3.  Why More Money is not the Answer       27  

4.  Federal and State Government in 
     Education                                                  35      

5.  The Achievement Gap and 
     Acting White                                          

     Not only are our schools not educating kids in general, there is now the issue of the achievement gap. This is the problem that minority kids are doing worse than the non-minority, white, kids. Standard test scores show that on the whole minority kids do worse in every subject.

      Naturally, people come forward to claim racism. They claim that the schools are racist and that is why minority kids do worse. As I have already mentioned Washington D.C. is the worse performing school district in the nation. Yet nearly all kids are black, nearly all teachers are black, nearly all principals are black and nearly all parents are black. So where is the racism there? Not only that, the per pupil spending is $22,000 per year, over double the national average. That is the largest per pupil spending in the nation. So there goes the argument that lack of money is the problem.

      Minority kids go to the same schools, have the same teachers, use the same books and take the same tests. So where is the racism?

      Now it is a fact that minority kids score lower on standardized tests than white kids so there is a problem to be solved but blaming it on racism is not the way to approach the search for the solution. Another possible facet of the problem is culture. Simple put culture is a set of values and beliefs that guide people's behavior.
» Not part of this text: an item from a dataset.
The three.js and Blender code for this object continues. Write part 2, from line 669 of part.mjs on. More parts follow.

To be objective in our search for the essence of that problem all possibilities must be examined. This includes looking at cultural differences between minority and non-minority kids.
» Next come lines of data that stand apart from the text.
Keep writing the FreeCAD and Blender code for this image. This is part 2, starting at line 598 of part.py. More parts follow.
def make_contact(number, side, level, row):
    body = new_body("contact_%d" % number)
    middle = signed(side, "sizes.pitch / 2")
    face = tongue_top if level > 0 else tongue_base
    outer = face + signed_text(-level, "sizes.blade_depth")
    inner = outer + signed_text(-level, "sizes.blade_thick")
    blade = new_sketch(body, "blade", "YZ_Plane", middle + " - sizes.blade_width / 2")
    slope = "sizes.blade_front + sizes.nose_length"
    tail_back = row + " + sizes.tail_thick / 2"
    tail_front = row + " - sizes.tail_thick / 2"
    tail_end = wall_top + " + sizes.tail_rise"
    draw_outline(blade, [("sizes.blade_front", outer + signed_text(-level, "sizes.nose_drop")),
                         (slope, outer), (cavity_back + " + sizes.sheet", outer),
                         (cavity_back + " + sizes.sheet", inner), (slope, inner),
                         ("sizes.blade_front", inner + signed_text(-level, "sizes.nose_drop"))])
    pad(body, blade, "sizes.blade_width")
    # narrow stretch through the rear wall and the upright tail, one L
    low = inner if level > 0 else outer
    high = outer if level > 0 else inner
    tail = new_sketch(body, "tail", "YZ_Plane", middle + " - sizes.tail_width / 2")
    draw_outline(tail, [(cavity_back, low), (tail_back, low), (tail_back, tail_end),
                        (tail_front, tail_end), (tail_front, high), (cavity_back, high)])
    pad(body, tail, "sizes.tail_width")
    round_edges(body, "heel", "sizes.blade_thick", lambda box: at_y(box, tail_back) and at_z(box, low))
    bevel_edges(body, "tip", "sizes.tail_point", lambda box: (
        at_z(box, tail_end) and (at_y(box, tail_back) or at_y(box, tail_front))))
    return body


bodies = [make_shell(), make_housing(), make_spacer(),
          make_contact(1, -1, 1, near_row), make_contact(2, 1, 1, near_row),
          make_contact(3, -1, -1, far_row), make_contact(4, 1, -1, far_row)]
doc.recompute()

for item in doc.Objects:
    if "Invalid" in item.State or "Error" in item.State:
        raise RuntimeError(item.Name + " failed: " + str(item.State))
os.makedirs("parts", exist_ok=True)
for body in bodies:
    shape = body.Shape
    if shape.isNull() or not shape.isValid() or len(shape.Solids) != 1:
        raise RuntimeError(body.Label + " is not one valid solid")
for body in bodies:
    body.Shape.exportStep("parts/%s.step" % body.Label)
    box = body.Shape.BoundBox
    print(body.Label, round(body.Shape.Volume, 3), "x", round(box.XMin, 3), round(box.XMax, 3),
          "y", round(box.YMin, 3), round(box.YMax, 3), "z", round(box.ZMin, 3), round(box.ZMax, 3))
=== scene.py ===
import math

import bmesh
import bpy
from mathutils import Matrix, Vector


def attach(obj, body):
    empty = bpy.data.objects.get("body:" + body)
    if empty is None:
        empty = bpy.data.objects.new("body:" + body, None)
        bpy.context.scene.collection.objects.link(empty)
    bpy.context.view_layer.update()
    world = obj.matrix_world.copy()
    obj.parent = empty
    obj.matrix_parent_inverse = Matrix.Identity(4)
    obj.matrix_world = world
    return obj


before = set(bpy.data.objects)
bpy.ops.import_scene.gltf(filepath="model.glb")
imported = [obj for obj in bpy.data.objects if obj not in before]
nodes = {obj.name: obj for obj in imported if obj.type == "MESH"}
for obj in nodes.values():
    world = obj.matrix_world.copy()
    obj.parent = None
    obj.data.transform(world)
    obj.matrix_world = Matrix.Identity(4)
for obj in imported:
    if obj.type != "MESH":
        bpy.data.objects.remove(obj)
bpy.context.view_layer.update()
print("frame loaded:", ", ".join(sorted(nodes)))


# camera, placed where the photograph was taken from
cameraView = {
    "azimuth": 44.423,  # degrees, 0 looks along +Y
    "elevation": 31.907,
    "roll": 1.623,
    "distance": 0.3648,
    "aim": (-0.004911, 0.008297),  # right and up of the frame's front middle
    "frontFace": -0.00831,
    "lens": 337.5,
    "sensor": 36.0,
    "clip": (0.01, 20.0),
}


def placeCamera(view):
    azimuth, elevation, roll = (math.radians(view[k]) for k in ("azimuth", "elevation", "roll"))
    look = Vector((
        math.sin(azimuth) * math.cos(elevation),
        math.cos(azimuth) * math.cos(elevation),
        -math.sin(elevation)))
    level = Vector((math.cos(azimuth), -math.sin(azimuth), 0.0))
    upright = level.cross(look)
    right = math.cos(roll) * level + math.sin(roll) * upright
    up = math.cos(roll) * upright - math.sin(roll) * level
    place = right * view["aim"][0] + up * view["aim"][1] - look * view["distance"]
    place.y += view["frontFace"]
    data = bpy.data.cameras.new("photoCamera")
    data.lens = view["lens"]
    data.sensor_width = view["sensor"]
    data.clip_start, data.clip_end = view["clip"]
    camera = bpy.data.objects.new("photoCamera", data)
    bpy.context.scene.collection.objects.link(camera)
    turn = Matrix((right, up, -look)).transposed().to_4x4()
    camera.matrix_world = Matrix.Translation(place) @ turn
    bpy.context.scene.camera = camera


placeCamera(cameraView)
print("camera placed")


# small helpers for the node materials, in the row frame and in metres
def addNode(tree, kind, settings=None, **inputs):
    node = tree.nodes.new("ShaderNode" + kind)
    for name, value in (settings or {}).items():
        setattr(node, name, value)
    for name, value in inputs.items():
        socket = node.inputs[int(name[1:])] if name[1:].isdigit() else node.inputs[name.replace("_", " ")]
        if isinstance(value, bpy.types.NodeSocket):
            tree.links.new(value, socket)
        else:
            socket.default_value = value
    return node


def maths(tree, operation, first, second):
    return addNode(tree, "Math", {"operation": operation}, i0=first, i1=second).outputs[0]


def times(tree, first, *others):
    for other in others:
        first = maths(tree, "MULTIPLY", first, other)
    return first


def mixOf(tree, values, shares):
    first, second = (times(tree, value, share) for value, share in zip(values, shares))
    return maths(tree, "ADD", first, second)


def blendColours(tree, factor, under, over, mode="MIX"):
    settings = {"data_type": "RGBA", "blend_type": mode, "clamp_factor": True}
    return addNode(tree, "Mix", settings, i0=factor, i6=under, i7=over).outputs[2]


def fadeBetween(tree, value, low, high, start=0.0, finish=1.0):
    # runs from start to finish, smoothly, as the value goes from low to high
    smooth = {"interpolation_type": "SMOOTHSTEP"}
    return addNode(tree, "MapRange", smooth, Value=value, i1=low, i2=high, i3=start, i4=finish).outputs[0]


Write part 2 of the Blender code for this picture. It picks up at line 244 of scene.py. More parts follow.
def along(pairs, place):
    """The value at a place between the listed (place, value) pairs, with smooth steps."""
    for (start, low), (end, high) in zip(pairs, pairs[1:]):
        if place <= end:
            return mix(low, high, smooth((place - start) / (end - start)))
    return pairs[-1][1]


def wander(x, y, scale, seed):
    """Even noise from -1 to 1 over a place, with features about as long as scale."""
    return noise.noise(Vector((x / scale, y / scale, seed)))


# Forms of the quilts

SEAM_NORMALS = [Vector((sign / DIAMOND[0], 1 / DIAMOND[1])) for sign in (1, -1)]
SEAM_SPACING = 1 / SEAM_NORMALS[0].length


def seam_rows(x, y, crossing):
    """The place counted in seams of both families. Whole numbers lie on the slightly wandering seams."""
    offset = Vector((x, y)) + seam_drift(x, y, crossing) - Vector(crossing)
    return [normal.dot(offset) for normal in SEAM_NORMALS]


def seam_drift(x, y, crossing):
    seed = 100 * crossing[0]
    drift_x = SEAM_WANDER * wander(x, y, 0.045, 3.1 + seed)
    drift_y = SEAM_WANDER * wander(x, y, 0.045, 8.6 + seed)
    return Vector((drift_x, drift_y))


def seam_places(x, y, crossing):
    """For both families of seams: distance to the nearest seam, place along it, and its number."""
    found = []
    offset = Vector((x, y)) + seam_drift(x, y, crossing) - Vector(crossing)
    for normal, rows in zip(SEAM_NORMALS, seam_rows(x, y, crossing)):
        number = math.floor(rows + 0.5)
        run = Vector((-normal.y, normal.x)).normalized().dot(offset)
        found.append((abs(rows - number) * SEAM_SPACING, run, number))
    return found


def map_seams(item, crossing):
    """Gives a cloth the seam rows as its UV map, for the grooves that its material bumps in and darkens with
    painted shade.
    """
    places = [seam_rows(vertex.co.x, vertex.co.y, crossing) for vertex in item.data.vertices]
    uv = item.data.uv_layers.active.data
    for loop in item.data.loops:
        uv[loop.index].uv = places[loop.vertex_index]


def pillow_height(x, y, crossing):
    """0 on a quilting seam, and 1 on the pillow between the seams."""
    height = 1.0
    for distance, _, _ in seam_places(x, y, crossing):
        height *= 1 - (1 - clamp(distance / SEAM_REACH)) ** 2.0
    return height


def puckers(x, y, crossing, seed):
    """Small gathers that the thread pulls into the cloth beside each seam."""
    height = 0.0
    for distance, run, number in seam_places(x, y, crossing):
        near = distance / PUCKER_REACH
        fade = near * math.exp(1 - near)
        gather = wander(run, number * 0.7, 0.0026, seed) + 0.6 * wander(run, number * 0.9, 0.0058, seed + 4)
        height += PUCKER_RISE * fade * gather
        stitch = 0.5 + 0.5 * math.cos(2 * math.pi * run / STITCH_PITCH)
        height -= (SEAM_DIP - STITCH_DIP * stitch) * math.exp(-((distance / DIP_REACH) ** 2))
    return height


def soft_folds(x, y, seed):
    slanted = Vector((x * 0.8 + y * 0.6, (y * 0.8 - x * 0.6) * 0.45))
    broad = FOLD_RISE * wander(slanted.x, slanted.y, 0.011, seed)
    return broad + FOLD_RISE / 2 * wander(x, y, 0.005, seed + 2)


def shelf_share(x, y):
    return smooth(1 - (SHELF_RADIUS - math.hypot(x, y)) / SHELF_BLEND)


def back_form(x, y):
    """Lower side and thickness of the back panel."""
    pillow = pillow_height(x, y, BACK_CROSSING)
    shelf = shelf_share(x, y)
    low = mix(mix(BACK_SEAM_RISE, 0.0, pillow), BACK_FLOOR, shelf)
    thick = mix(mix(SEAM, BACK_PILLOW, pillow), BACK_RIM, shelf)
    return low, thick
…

      It is entirely possible that minority kid's culture doesn't value having an education. Now of course this can't mean all minority kids but based on test scores it might include most minority kids. Since kids get much of their culture from their families, perhaps we should be looking at minority families.

      During the painful 60's there was a civil rights movement all laws that discriminated were struck down and Blacks and other minorities were to be integrated into general society. Then a strange thing happened. Some Blacks felt that they were losing their identity as a race and were merely being made white. They wanted to keep their separate heritage and culture. Thus the Black separatist movement was born. Blacks began giving their kids African names and began to dress in African clothing and wearing Afro haircuts.
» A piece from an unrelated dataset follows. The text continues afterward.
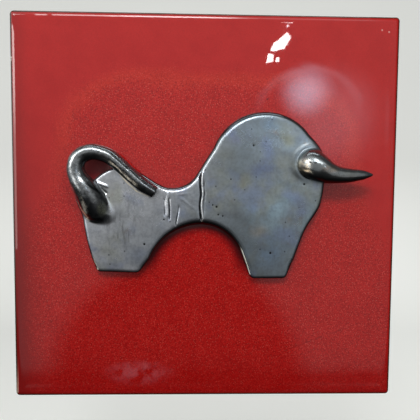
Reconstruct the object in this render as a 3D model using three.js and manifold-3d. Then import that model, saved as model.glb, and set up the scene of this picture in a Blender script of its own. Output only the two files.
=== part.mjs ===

      This was very confusing to the white community who thought that the goal was integration and not separatism which already existed in segregation.  But it happened and Blacks have their own culture. The question is how does black culture differ from white culture regarding education? We can ask the same question about Hispanics.

      Let's make sure we fully understand why we are asking this question. Racism?  Some will think so. But that is not the reason. The reason is that culture, Black, Hispanic or White, is a variable in the problem of the achievement gap. When looking for solutions to or causes of a problem, the scientific method requires that you look at every variable that could have an effect on the problem. Culture is a variable in the problem therefore if we are sincere in solving the problem, then we have to look at it. .  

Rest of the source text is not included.